WRITTEN PROBLEM:
Write out exactly the lines between the line containing "Model this object in OpenSCAD, part" and the line containing "that frame upright.", including both of those lines, and nothing more.
----------------
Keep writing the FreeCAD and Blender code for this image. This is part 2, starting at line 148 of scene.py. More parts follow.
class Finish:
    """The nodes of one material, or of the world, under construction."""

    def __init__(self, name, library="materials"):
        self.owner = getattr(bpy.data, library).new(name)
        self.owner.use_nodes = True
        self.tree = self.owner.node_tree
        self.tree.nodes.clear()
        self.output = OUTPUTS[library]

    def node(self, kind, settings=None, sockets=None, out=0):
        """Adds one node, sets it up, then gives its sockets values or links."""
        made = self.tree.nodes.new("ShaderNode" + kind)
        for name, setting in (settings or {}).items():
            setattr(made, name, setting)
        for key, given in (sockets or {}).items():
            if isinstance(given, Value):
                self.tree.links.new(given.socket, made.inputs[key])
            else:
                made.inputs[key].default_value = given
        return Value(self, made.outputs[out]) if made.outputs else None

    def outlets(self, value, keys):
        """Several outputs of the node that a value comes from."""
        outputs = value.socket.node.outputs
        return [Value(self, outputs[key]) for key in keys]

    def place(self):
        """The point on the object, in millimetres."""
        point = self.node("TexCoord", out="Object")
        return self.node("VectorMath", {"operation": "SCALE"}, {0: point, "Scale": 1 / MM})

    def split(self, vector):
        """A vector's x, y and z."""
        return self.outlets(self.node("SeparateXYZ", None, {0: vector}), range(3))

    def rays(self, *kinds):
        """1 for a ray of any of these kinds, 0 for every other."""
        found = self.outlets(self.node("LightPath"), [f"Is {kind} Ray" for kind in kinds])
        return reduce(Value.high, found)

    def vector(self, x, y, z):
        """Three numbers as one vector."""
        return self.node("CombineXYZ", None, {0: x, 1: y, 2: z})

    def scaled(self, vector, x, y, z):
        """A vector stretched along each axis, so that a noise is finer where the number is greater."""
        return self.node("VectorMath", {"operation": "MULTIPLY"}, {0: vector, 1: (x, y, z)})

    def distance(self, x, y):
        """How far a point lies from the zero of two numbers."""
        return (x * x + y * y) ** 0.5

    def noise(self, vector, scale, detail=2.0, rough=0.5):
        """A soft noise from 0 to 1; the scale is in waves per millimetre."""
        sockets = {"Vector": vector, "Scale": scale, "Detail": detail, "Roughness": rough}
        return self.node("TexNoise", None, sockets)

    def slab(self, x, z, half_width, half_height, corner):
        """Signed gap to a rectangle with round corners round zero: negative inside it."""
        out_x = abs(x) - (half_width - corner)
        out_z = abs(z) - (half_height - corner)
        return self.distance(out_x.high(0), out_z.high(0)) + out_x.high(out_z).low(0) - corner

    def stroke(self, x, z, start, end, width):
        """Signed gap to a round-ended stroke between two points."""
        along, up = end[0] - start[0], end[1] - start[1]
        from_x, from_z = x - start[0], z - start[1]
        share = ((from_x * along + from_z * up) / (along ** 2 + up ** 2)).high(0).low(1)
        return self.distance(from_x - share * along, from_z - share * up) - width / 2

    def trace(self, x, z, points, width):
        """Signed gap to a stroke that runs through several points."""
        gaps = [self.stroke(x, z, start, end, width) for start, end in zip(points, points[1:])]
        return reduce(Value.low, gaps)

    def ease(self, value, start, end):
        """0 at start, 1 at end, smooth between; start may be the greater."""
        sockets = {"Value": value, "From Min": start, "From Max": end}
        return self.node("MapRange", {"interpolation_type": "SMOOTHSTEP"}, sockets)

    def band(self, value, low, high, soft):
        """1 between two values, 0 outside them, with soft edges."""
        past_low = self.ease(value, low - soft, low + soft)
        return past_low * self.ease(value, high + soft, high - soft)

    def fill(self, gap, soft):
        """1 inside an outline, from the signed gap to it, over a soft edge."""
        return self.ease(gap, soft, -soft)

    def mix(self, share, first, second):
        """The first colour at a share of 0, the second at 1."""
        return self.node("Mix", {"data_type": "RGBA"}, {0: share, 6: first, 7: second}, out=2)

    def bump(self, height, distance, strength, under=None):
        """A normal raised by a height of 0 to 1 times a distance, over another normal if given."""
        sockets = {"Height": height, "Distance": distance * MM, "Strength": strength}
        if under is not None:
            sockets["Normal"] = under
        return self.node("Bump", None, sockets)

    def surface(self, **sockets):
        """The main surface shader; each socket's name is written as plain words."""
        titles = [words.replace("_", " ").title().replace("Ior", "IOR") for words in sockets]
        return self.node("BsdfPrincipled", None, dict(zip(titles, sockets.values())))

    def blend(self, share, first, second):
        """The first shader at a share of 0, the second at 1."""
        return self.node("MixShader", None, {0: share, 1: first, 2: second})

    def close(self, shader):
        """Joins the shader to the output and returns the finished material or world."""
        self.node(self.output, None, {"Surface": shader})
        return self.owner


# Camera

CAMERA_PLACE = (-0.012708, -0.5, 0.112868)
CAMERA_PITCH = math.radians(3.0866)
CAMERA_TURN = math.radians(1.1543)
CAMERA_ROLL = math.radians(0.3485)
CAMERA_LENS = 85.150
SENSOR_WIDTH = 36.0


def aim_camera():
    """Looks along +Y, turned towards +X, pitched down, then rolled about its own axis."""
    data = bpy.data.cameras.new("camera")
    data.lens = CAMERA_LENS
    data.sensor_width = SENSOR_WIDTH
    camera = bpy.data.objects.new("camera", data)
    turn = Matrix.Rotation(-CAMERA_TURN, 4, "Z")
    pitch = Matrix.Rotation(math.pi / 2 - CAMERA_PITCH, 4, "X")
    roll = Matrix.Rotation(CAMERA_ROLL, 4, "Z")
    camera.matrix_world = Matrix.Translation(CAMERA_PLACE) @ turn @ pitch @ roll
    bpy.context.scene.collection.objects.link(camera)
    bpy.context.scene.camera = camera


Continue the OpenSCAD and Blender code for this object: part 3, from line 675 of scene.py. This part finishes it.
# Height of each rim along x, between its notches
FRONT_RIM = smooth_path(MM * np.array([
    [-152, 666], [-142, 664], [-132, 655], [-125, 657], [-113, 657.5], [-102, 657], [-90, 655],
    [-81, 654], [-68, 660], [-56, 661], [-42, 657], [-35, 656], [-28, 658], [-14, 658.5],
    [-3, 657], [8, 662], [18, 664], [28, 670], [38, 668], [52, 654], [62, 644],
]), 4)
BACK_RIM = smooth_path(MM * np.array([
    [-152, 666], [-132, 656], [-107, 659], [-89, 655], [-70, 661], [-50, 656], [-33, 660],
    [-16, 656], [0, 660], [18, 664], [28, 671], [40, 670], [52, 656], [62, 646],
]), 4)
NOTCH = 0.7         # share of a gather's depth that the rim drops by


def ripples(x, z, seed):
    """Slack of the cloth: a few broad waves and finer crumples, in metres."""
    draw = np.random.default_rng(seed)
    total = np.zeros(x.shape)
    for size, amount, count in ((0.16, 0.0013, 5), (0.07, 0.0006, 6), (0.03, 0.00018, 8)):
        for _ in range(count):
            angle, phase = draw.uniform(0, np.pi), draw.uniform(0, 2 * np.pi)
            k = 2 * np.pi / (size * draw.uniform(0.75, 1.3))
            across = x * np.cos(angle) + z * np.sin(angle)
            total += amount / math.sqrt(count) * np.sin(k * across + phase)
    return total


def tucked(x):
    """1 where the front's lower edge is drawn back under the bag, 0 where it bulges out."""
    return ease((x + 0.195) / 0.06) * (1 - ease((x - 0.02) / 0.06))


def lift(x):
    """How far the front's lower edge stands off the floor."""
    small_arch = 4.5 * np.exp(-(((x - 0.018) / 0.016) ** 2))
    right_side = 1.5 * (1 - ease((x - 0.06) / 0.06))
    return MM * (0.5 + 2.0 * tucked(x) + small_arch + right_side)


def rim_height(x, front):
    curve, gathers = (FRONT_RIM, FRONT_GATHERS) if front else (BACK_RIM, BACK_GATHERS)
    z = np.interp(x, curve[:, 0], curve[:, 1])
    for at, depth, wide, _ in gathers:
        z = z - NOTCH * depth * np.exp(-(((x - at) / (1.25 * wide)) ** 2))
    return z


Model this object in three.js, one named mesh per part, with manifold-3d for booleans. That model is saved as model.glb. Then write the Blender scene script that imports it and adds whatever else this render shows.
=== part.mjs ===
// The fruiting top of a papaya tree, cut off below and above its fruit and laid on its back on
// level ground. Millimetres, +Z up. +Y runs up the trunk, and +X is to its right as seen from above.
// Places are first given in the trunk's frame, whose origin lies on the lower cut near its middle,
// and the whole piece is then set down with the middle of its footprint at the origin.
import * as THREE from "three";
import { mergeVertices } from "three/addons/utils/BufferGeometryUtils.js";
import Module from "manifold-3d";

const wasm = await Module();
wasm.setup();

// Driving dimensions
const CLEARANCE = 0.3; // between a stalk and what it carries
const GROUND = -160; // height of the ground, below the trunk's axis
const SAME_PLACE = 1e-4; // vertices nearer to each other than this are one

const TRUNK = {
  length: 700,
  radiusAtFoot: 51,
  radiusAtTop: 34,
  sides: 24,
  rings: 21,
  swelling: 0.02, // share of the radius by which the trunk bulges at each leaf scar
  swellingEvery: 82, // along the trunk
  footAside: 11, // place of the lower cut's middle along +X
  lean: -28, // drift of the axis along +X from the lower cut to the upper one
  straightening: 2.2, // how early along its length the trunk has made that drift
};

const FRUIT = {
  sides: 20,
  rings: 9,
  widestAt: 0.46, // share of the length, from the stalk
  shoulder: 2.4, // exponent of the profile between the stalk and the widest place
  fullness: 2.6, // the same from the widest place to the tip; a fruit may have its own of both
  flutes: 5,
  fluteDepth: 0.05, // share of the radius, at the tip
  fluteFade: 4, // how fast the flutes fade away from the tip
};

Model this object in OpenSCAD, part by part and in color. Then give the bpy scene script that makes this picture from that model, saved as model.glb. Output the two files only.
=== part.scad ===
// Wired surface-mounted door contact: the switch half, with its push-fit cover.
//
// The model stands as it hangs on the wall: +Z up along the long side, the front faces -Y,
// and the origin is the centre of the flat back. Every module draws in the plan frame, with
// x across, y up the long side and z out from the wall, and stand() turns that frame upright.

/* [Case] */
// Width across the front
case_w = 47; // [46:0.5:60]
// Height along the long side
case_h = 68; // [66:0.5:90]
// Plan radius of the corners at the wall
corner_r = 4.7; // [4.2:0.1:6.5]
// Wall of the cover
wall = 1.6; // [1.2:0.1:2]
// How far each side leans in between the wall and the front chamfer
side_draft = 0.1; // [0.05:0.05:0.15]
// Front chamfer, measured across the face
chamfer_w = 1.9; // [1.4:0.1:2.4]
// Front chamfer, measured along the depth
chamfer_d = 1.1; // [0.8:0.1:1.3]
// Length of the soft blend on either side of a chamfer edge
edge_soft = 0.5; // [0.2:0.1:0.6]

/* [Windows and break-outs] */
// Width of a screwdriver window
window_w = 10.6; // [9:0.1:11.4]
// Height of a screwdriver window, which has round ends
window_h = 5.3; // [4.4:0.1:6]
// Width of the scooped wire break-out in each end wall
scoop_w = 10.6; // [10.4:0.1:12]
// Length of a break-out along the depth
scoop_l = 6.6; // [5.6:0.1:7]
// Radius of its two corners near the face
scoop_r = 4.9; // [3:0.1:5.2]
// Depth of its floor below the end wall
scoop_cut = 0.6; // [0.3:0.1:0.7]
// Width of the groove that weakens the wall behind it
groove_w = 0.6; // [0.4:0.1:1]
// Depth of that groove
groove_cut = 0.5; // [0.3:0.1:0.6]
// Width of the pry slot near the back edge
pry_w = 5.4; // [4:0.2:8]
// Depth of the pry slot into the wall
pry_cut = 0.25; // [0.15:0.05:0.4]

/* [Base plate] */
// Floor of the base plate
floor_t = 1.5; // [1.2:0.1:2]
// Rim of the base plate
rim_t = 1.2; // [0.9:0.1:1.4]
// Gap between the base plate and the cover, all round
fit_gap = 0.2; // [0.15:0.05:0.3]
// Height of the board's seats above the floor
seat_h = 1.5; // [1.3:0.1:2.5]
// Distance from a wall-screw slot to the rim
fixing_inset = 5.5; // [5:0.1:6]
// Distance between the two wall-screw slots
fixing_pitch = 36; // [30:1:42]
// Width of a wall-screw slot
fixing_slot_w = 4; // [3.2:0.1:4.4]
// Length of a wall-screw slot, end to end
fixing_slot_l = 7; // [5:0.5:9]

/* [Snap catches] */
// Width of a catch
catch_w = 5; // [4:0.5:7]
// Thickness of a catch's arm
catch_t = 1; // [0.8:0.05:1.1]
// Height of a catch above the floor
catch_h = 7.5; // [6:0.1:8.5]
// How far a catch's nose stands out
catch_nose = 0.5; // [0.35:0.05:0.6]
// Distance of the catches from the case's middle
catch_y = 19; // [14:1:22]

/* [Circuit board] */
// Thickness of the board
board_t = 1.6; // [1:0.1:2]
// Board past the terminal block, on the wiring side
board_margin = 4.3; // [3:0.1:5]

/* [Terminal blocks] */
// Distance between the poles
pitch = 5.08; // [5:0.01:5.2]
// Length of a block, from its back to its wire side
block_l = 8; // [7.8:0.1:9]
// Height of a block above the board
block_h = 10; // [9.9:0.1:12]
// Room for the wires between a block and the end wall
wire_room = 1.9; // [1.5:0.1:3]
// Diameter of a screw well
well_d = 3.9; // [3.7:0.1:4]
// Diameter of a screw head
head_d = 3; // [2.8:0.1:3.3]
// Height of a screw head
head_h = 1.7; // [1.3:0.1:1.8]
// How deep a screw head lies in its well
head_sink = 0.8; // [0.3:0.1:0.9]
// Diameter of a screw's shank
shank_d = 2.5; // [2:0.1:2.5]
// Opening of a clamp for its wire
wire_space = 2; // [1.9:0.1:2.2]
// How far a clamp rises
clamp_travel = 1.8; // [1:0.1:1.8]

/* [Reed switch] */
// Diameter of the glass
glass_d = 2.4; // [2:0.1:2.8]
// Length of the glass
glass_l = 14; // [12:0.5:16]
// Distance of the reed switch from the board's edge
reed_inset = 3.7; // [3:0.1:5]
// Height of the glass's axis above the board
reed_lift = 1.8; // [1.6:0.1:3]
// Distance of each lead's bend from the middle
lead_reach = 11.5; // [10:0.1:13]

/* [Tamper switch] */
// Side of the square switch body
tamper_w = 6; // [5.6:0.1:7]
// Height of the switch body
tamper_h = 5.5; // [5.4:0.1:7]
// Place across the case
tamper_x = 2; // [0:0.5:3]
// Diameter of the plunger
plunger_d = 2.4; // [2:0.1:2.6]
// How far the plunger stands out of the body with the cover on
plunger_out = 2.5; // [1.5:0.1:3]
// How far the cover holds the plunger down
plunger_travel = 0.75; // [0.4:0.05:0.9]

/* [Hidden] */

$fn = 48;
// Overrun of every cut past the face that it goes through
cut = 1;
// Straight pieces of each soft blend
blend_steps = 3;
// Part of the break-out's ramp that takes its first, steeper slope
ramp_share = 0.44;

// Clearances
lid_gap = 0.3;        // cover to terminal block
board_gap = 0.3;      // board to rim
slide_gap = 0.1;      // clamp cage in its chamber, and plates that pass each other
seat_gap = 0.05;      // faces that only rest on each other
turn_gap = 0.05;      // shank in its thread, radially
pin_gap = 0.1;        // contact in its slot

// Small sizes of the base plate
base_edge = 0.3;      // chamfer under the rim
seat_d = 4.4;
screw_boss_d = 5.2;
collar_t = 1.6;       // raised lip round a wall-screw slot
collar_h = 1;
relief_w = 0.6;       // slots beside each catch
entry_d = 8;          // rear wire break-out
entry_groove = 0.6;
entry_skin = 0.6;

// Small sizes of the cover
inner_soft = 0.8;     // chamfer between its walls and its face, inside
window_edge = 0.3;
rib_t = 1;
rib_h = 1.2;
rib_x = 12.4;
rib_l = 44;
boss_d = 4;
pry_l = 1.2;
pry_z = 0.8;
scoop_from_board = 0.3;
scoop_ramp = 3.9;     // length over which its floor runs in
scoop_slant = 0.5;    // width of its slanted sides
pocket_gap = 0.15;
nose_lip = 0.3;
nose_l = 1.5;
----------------
TASK OUTPUT:
Model this object in OpenSCAD, part by part and in color. Then give the bpy scene script that makes this picture from that model, saved as model.glb. Output the two files only.
=== part.scad ===
// Wired surface-mounted door contact: the switch half, with its push-fit cover.
//
// The model stands as it hangs on the wall: +Z up along the long side, the front faces -Y,
// and the origin is the centre of the flat back. Every module draws in the plan frame, with
// x across, y up the long side and z out from the wall, and stand() turns that frame upright.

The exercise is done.